In particular, a contributing factor to the decision of post-Sunflower Movement activists who entered the DPP in the past year was likely a sense of crisis after the KMT’s resurgence during nine-in-one elections last year, when it previously appeared as though the KMT’s internal party crisis might imminently lead to the dissolution of the party. Likewise, increasingly aggressive moves by China toward Taiwan has contributed to the sense that if the independence-leaning political forces do not consolidate their forces, this could allow China to realize its aims of annexing Taiwan.

To this extent, however, it must be kept in mind that the boundary between the Third Force and the DPP has sometimes been porous and that there have been both periods of antagonism and periods of rapprochement between the Third Force and DPP.

To this extent, it should also be clear that members of the Third Force are very likely the future of the pan-Green camp. In the event of Third Force parties as the NPP dissolving, as is always possible regarding small parties, it is very likely NPP politicians would enter the DPP to continue their political careers, not unlike how, on the other side of the political spectrum, there has sometimes been a fluid relationship between politicians of the KMT and other pan-Blue parties such as the New Party or People First Party. Lin joining the DPP despite his closeness to the NPP could, in fact, be an early sign of this fluid relationship.
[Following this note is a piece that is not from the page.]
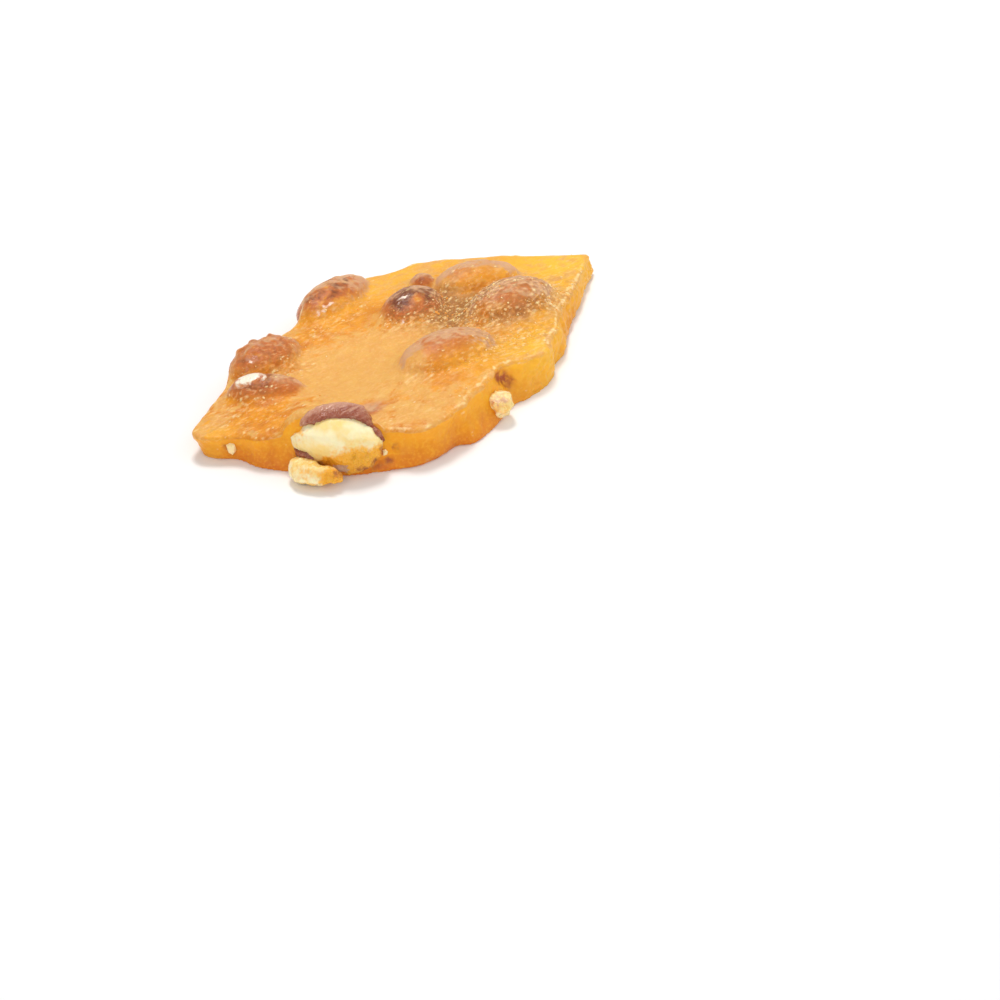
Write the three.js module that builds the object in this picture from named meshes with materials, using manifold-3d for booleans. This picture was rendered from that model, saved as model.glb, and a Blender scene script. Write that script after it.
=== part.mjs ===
// A piece of nut brittle: a broken slab of hard amber candy with roasted peanuts set in it.
// Millimetres, +Z up. The slab lies flat on its underside, long axis along X, and the origin
// is the middle of its bounding box at the underside.

import * as THREE from 'three';
import { mergeVertices } from 'three/addons/utils/BufferGeometryUtils.js';
import Module from 'manifold-3d';

const wasm = await Module();
wasm.setup();

// ---- Driving dimensions ---------------------------------------------------------------------

const GAP = 0.3; // clearance between touching pieces
const EDGE_SAMPLES = 112; // points round the broken edge
const EDGE_STEPS = 7; // rings up the broken edge
const EDGE_TOP = 13; // the edge solid reaches above every mound
const WALL_HEIGHT = 8; // height over which a wall's set-back is given
const SHEET_CELL = 1.8; // grid of the poured upper surface
const SHEET_MARGIN = 3; // the grid reaches past the outline
const FOOT_CHAMFER = 0.35; // softened lower edge
const MOUND_SKIRT = 2.8; // candy drapes this far past a nut
const NUT_PROUD = 0.9; // bare crown of a nut above the candy
const NUT_SIDES = 16; // facets round a nut
const NUT_RINGS = 11; // facets along a nut
const NUT_TAPER = 0.13; // one end of a kernel is slimmer
const FRACTURE = { depth: 0.35, wave: 5.5, rise: 1.9 }; // shallow shell-shaped flaking of the edge

// Broken outline at the underside, anticlockwise from the left tip: [x, y, set-back of the rim].
const OUTLINE = [
  [-48.6, 3.2, -2.6], [-47.7, 0.7, -1.0], [-44.5, -2.5, 0.4], [-43.4, -6.5, 1.7],
  [-40.5, -11.3, 3.2], [-35.8, -17.7, 3.0], [-30.0, -21.9, 3.0], [-25.0, -24.3, 3.0],
  [-20.0, -26.6, 0.8], [-14.5, -26.6, 0.3], [-11.2, -26.2, 0.8], [-8.6, -27.5, 2.6],
  [-4.5, -26.7, 3.4], [0.5, -25.0, 2.8], [5.7, -23.0, 2.8], [9.5, -23.0, 2.3],
  [14.5, -22.1, 1.6], [18.6, -20.1, 1.5], [21.2, -17.6, 1.5], [25.6, -15.9, 2.0],
  [30.2, -11.9, 2.4], [34.6, -8.3, 1.8], [42.5, -2.5, 1.0], [48.2, 1.3, 0.8],
  [50.6, 3.2, 0.6], [49.7, 4.2, 0.6], [44.6, 7.6, 0.6], [34.4, 15.7, 0.6],
  [28.0, 19.7, 0.6], [21.0, 23.4, 0.6], [12.6, 24.9, 0.5], [7.5, 27.0, 0.5],
  [-4.6, 26.7, 0.6], [-9.3, 24.9, 0.8], [-11.6, 22.2, 0.6], [-16.5, 20.7, 0.5],
  [-25.5, 18.9, 0.8], [-31.0, 17.5, 1.0], [-35.0, 14.5, 0.9], [-45.0, 7.2, 0.2],
];

// Candy thickness between the nuts: a base with broad swells and one shallow basin.
const BASE_THICKNESS = 4.4;
const SWELLS = [
  { at: [-6.0, -22.7], reach: [30, 16], rise: 3.4 }, // thick front edge
  { at: [-33.0, -8.7], reach: [11, 10], rise: 1.9 }, // left front shoulder
  { at: [6.0, 5.3], reach: [28, 20], rise: 1.6 }, // crowded middle
  { at: [-17.0, 2.3], reach: [11, 9], rise: -0.7 }, // smooth basin
];

// A peanut kernel: its name, middle in plan, height of its crown, [length, width, height],
// heading of its long axis in degrees from +X, and whether bare flesh or brown skin shows.
const kernel = (name, at, crown, size, heading, surface = 'skin') => (
  { name, at, crown, size, heading, surface });

const NUTS = [
  kernel('nut_edge_large', [-31.9, -15.6], 11.8, [19.6, 10.4, 10.8], -52, 'flesh'),
  kernel('nut_edge_small', [-37.4, -17.5], 5.6, [12.0, 7.4, 5.4], -62, 'flesh'),
  kernel('nut_edge_right', [1.2, -22.5], 8.6, [7.6, 6.0, 7.6], 70, 'flesh'),
  kernel('nut_left_back', [-25.8, 13.5], 10.0, [16.8, 9.6, 8.6], 8),
  kernel('nut_left_front', [-32.0, 5.3], 9.0, [14.6, 7.4, 7.6], -30),
  kernel('nut_back_left', [-2.2, 22.4], 9.7, [19.0, 9.4, 8.4], 13),
  kernel('nut_dark', [6.6, 8.2], 10.8, [14.0, 10.4, 9.4], 12),
  kernel('nut_dark_tip', [14.7, 14.9], 8.4, [5.4, 4.8, 4.6], 40),
  kernel('nut_back', [23.6, 8.5], 9.4, [17.2, 9.2, 8.0], -18),
  kernel('nut_back_right', [22.2, -3.2], 10.8, [19.4, 10.6, 9.4], 2),
  kernel('nut_centre', [-0.2, -10.3], 11.4, [20.0, 11.4, 10.0], -4),
];

const FINISHES = {
  candy: { color: 0xe9a345, roughness: 0.38, metalness: 0 },
  skin: { color: 0x9c5a35, roughness: 0.5, metalness: 0 },
  flesh: { color: 0xf5dda4, roughness: 0.6, metalness: 0 },
};

// ---- Solids ---------------------------------------------------------------------------------

// Turns a closed geometry into a solid that can be joined and cut.
function toSolid(geometry) {
  const plain = geometry.clone();
  plain.deleteAttribute('normal');
  plain.deleteAttribute('uv');
  const merged = mergeVertices(plain, 1e-4);
  return new wasm.Manifold(new wasm.Mesh({
    numProp: 3,
    vertProperties: new Float32Array(merged.attributes.position.array),
    triVerts: new Uint32Array(merged.index.array),
  }));
}

// Turns a solid back into a geometry with flat facets.
function toGeometry(solid) {
  const mesh = solid.getMesh();
  const geometry = new THREE.BufferGeometry();
  geometry.setAttribute('position', new THREE.BufferAttribute(new Float32Array(mesh.vertProperties), 3));
  geometry.setIndex(new THREE.BufferAttribute(new Uint32Array(mesh.triVerts), 1));
  geometry.computeVertexNormals();
  return geometry;
}

// Keeps the largest body of a cut solid, so that no loose scrap is left beside it.
function largestBody(solid) {
  return solid.decompose().reduce((best, body) => (body.volume() > best.volume() ? body : best));
}

// Moves every vertex of a geometry by a function of its position.
function reshape(geometry, move) {
  const position = geometry.attributes.position;
  const point = new THREE.Vector3();
  for (let i = 0; i < position.count; i += 1) {
    point.fromBufferAttribute(position, i);
    move(point);
    position.setXYZ(i, point.x, point.y, point.z);
  }
  return geometry;
}

// ---- Upper surface --------------------------------------------------------------------------

// Bell that is 1 at its middle and falls smoothly to 0 at distance 1.
const bell = (distance) => (distance < 1 ? (1 - distance ** 2) ** 2 : 0);

// Larger of two heights, rounded where they are within `blend` of each other.
function smoothMax(a, b, blend) {
  const overlap = Math.max(blend - Math.abs(a - b), 0) / blend;
  return Math.max(a, b) + overlap ** 2 * blend / 4;
}

// Distance from a nut's middle in plan, where 1 is the foot of its candy skirt.
function moundDistance(nut, x, y) {
  const turn = THREE.MathUtils.degToRad(nut.heading);
  const dx = x - nut.at[0];
  const dy = y - nut.at[1];
  const along = dx * Math.cos(turn) + dy * Math.sin(turn);
  const across = dy * Math.cos(turn) - dx * Math.sin(turn);
  return Math.hypot(along / (nut.size[0] / 2 + MOUND_SKIRT), across / (nut.size[1] / 2 + MOUND_SKIRT));
}

// Thickness of the poured candy away from the nuts.
function baseThickness(x, y) {
  return SWELLS.reduce((sum, { at, reach, rise }) => (
    sum + rise * Math.exp(-(((x - at[0]) / reach[0]) ** 2) - ((y - at[1]) / reach[1]) ** 2)
  ), BASE_THICKNESS);
}

// Height of the candy's upper surface, which drapes over the nuts.
function candyHeight(x, y) {
  const base = baseThickness(x, y);
  const rise = NUTS.reduce((highest, nut) => {
    const mound = (nut.crown - NUT_PROUD - base) * bell(moundDistance(nut, x, y));
    return smoothMax(highest, Math.max(mound, 0), 1);
  }, -1);
  return base + Math.max(rise, 0);
}

// ---- Broken edge ----------------------------------------------------------------------------

// Points of the outline with their outward directions and set-backs.
function sampleOutline() {
  const curve = new THREE.CatmullRomCurve3(
    OUTLINE.map(([x, y, setBack]) => new THREE.Vector3(x, y, setBack)), true, 'centripetal');
  const points = curve.getSpacedPoints(EDGE_SAMPLES).slice(0, EDGE_SAMPLES);
  return points.map((point, i) => {
    const before = points.at(i - 1);
    const after = points[(i + 1) % EDGE_SAMPLES];
    const along = new THREE.Vector2(after.x - before.x, after.y - before.y).normalize();
    return { x: point.x, y: point.y, setBack: point.z, outX: along.y, outY: -along.x, index: i };
  });
}

// How far the edge stands out from the outline at a height: it leans back, is softened at the
// foot, and carries shallow shell-shaped flakes.
function edgeOffset({ setBack, index }, z) {
  const lean = -setBack * z / WALL_HEIGHT;
  const foot = -FOOT_CHAMFER * Math.max(1 - z, 0);
  const flake = FRACTURE.depth * Math.sin(index / FRACTURE.wave * 2 + z / FRACTURE.rise)
    * Math.sin(index / FRACTURE.wave - z / FRACTURE.rise);
  return lean + foot + flake;
}

// The prism inside the broken edge, taller than the slab.
function edgeSolid() {
  const outline = sampleOutline();
  const shape = new THREE.Shape(outline.map(({ x, y }) => new THREE.Vector2(x, y)));
  const prism = new THREE.ExtrudeGeometry(shape, { depth: EDGE_TOP, steps: EDGE_STEPS, bevelEnabled: false });
  const key = ({ x, y }) => `${x.toFixed(3)},${y.toFixed(3)}`;
  const stations = new Map(outline.map((station) => [key(station), station]));
  reshape(prism, (point) => {
    const station = stations.get(key(point));
    const offset = edgeOffset(station, point.z);
    point.x += station.outX * offset;
    point.y += station.outY * offset;
  });
  return toSolid(prism);
}

// The poured sheet: a box whose upper face is a grid lifted to the candy's height.
function sheetSolid() {
  const length = 2 * (Math.max(...OUTLINE.map(([x]) => x)) + SHEET_MARGIN);
  const width = 2 * (Math.max(...OUTLINE.map(([, y]) => y)) + SHEET_MARGIN);
  const box = new THREE.BoxGeometry(
    length, width, 2, Math.round(length / SHEET_CELL), Math.round(width / SHEET_CELL), 1);
  reshape(box, (point) => {
    point.z = point.z > 0 ? candyHeight(point.x, point.y) : -1;
  });
  return toSolid(box);
}

// ---- Nuts -----------------------------------------------------------------------------------

// A peanut kernel in its place: an ovoid with one slimmer end, grown all round by `extra`.
function nutSolid(nut, extra) {
  const [length, width, height] = nut.size.map((size) => size / 2 + extra);
  const ball = new THREE.SphereGeometry(1, NUT_SIDES, NUT_RINGS);
  ball.rotateZ(Math.PI / 2);
  reshape(ball, (point) => {
    const slim = 1 - NUT_TAPER * point.x;
    point.set(point.x * length, point.y * width * slim, point.z * height * slim);
  });
  ball.rotateZ(THREE.MathUtils.degToRad(nut.heading));
  ball.translate(nut.at[0], nut.at[1], nut.crown - nut.size[2] / 2);
  return toSolid(ball);
}

// All nuts, each cut clear of the ones placed before it.
function nutSolids() {
  const placed = [];
  for (const nut of NUTS) {
    const body = placed.reduce((rest, other) => rest.subtract(other.socket), nutSolid(nut, 0));
    placed.push({ nut, body: largestBody(body), socket: nutSolid(nut, GAP) });
  }
  return placed;
}

// ---- The piece ------------------------------------------------------------------------------

function addPiece(group, name, solid, finish) {
  const mesh = new THREE.Mesh(toGeometry(solid), new THREE.MeshStandardMaterial(finish));
  mesh.name = name;
  group.add(mesh);
}

function build() {
  const group = new THREE.Group();
  const nuts = nutSolids();
  const slab = nuts.reduce((rest, { socket }) => rest.subtract(socket), edgeSolid().intersect(sheetSolid()));
  addPiece(group, 'candy_slab', largestBody(slab), FINISHES.candy);
  for (const { nut, body } of nuts) {
    addPiece(group, nut.name, body, FINISHES[nut.surface]);
  }
  return group;
}

const group = build();
export default group;
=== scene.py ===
"""A piece of nut brittle: aerated amber candy, broken from a sheet, with roasted peanuts set in it.

Sizes are in millimetres and are turned into metres when a mesh is written. The candy is cut as a
thick blank from its broken outline, pressed down to the poured surface, and then flaked, pitted and
dusted. Each kernel is shaped on its own and set in the candy.
"""

from __future__ import annotations

import logging
import math
from dataclasses import dataclass, field
from enum import Enum

import bpy
import numpy as np
from mathutils import Matrix, Vector, noise

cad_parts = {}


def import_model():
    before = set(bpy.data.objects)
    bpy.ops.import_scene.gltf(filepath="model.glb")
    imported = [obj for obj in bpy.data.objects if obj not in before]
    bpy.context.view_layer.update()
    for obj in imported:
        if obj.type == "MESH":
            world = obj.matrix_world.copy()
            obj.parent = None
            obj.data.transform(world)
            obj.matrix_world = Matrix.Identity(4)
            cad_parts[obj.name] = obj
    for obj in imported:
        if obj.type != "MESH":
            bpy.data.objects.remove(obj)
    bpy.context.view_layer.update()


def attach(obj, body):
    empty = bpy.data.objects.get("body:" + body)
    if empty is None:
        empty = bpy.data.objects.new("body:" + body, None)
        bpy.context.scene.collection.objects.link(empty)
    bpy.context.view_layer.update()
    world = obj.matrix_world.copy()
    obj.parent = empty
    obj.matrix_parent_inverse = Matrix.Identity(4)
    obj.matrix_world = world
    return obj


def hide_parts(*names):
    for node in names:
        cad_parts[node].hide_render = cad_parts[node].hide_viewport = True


LOG = logging.getLogger("nut_brittle")
MM = 0.001

Array = np.ndarray
Pair = tuple[float, float]
Triple = tuple[float, float, float]
Row = tuple[float, ...]
Colour = tuple[float, float, float, float]
Piece = bpy.types.Object
Material = bpy.types.Material
Socket = bpy.types.NodeSocket

GRAIN_TURN = -38.0  # heading of the grit and ripples on the candy, in degrees from +X
FILM_TURN = -36.0  # heading of the streaks in its sugar film


class Slot(Enum):
    """Material slots of the part's record."""

    CANDY = "candy"
    SKIN = "nut_skin"
    FLESH = "nut_flesh"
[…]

That remains to be seen. However, with Lin taking up a high-ranking position within the DPP, this has flagged the question of whether the DPP will seek to work with the NPP in 2020 elections, as in 2016, or whether it will not do so. NPP legislator Hung Tzu-yung was among those to flag the issue in a Facebook post, Hung also raising the question of that former chair Huang Kuo-chang, who remains a party heavyweight, had suggested that he might leave the party if it cooperated with the DPP. It is not impossible, in fact, that Lin joining the DPP could augur further splits in the Third Force in the near future.